* INSTRUCTION *
Return, exactly as written, the run of lines that begins at the line containing "Model this object" and ends at the line containing "const SILICONE_BLACK = 0x0c0c0c;". Nothing outside that run belongs in the answer.

* SOURCE MATERIAL *
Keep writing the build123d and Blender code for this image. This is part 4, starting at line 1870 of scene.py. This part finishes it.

...

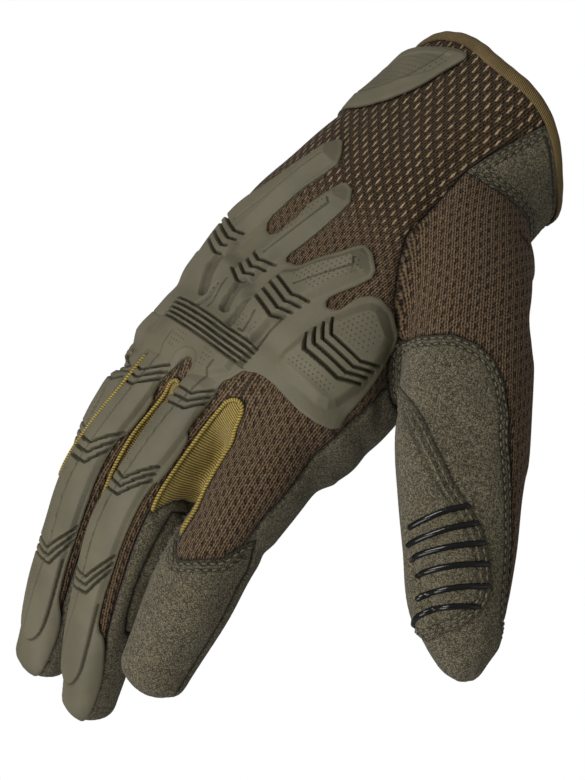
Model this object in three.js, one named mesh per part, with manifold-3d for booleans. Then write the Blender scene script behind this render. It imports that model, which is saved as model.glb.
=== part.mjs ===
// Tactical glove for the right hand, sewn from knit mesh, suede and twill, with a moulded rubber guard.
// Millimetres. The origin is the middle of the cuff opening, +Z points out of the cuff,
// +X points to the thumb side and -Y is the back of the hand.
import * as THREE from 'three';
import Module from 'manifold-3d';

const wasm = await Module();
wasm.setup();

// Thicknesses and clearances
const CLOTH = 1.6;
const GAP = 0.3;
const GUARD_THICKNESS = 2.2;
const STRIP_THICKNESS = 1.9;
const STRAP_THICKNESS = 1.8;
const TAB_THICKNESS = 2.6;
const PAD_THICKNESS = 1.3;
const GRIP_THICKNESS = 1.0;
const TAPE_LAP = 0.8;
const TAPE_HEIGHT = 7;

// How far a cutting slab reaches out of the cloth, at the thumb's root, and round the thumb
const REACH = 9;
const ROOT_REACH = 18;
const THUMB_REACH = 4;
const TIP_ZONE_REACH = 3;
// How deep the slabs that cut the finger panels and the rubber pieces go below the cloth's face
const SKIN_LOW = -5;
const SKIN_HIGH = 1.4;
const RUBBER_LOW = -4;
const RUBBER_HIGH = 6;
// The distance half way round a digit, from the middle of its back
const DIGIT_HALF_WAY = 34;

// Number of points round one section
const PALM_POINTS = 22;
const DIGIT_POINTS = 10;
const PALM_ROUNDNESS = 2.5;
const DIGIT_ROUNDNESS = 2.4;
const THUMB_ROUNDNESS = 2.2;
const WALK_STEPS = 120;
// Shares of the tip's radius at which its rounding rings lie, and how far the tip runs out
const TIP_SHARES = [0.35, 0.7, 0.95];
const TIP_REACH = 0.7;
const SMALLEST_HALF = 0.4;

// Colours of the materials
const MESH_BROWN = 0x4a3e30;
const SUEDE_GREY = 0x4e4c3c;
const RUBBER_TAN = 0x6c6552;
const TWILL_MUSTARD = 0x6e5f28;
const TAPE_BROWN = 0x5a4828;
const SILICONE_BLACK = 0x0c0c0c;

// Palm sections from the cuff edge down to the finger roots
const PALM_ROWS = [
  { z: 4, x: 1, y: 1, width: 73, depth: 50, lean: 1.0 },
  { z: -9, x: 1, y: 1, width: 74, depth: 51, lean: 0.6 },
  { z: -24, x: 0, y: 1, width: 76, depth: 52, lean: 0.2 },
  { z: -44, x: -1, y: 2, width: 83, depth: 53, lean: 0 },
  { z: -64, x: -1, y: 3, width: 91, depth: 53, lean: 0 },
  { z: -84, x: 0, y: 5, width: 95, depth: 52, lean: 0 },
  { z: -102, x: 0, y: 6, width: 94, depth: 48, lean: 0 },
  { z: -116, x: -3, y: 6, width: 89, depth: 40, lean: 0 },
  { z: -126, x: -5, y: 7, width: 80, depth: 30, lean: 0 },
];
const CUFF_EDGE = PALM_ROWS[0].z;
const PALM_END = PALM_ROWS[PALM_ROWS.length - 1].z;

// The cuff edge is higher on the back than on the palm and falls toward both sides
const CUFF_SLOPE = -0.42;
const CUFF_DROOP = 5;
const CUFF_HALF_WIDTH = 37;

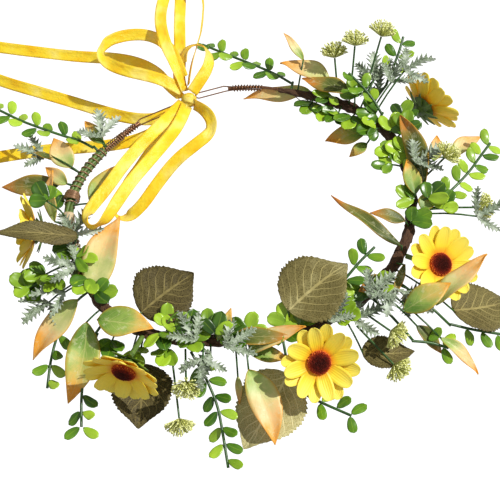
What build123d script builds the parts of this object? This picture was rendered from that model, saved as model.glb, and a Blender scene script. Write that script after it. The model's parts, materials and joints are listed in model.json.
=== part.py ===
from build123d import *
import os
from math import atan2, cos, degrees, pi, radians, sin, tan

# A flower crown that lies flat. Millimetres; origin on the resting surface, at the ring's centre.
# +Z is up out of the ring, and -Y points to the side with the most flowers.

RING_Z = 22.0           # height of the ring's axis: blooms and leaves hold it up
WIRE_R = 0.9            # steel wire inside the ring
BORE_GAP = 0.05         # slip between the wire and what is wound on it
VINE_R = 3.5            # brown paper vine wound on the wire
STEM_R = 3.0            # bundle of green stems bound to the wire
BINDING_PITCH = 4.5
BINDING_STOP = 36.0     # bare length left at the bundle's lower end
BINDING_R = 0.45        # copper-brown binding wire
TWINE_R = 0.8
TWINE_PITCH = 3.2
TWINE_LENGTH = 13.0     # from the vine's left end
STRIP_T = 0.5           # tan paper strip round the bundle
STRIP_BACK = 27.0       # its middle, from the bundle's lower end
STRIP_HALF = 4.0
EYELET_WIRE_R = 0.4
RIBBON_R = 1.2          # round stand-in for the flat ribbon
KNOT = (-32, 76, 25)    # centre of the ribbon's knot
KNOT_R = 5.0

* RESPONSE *
Model this object in three.js, one named mesh per part, with manifold-3d for booleans. Then write the Blender scene script behind this render. It imports that model, which is saved as model.glb.
=== part.mjs ===
// Tactical glove for the right hand, sewn from knit mesh, suede and twill, with a moulded rubber guard.
// Millimetres. The origin is the middle of the cuff opening, +Z points out of the cuff,
// +X points to the thumb side and -Y is the back of the hand.
import * as THREE from 'three';
import Module from 'manifold-3d';

const wasm = await Module();
wasm.setup();

// Thicknesses and clearances
const CLOTH = 1.6;
const GAP = 0.3;
const GUARD_THICKNESS = 2.2;
const STRIP_THICKNESS = 1.9;
const STRAP_THICKNESS = 1.8;
const TAB_THICKNESS = 2.6;
const PAD_THICKNESS = 1.3;
const GRIP_THICKNESS = 1.0;
const TAPE_LAP = 0.8;
const TAPE_HEIGHT = 7;

// How far a cutting slab reaches out of the cloth, at the thumb's root, and round the thumb
const REACH = 9;
const ROOT_REACH = 18;
const THUMB_REACH = 4;
const TIP_ZONE_REACH = 3;
// How deep the slabs that cut the finger panels and the rubber pieces go below the cloth's face
const SKIN_LOW = -5;
const SKIN_HIGH = 1.4;
const RUBBER_LOW = -4;
const RUBBER_HIGH = 6;
// The distance half way round a digit, from the middle of its back
const DIGIT_HALF_WAY = 34;

// Number of points round one section
const PALM_POINTS = 22;
const DIGIT_POINTS = 10;
const PALM_ROUNDNESS = 2.5;
const DIGIT_ROUNDNESS = 2.4;
const THUMB_ROUNDNESS = 2.2;
const WALK_STEPS = 120;
// Shares of the tip's radius at which its rounding rings lie, and how far the tip runs out
const TIP_SHARES = [0.35, 0.7, 0.95];
const TIP_REACH = 0.7;
const SMALLEST_HALF = 0.4;

// Colours of the materials
const MESH_BROWN = 0x4a3e30;
const SUEDE_GREY = 0x4e4c3c;
const RUBBER_TAN = 0x6c6552;
const TWILL_MUSTARD = 0x6e5f28;
const TAPE_BROWN = 0x5a4828;
const SILICONE_BLACK = 0x0c0c0c;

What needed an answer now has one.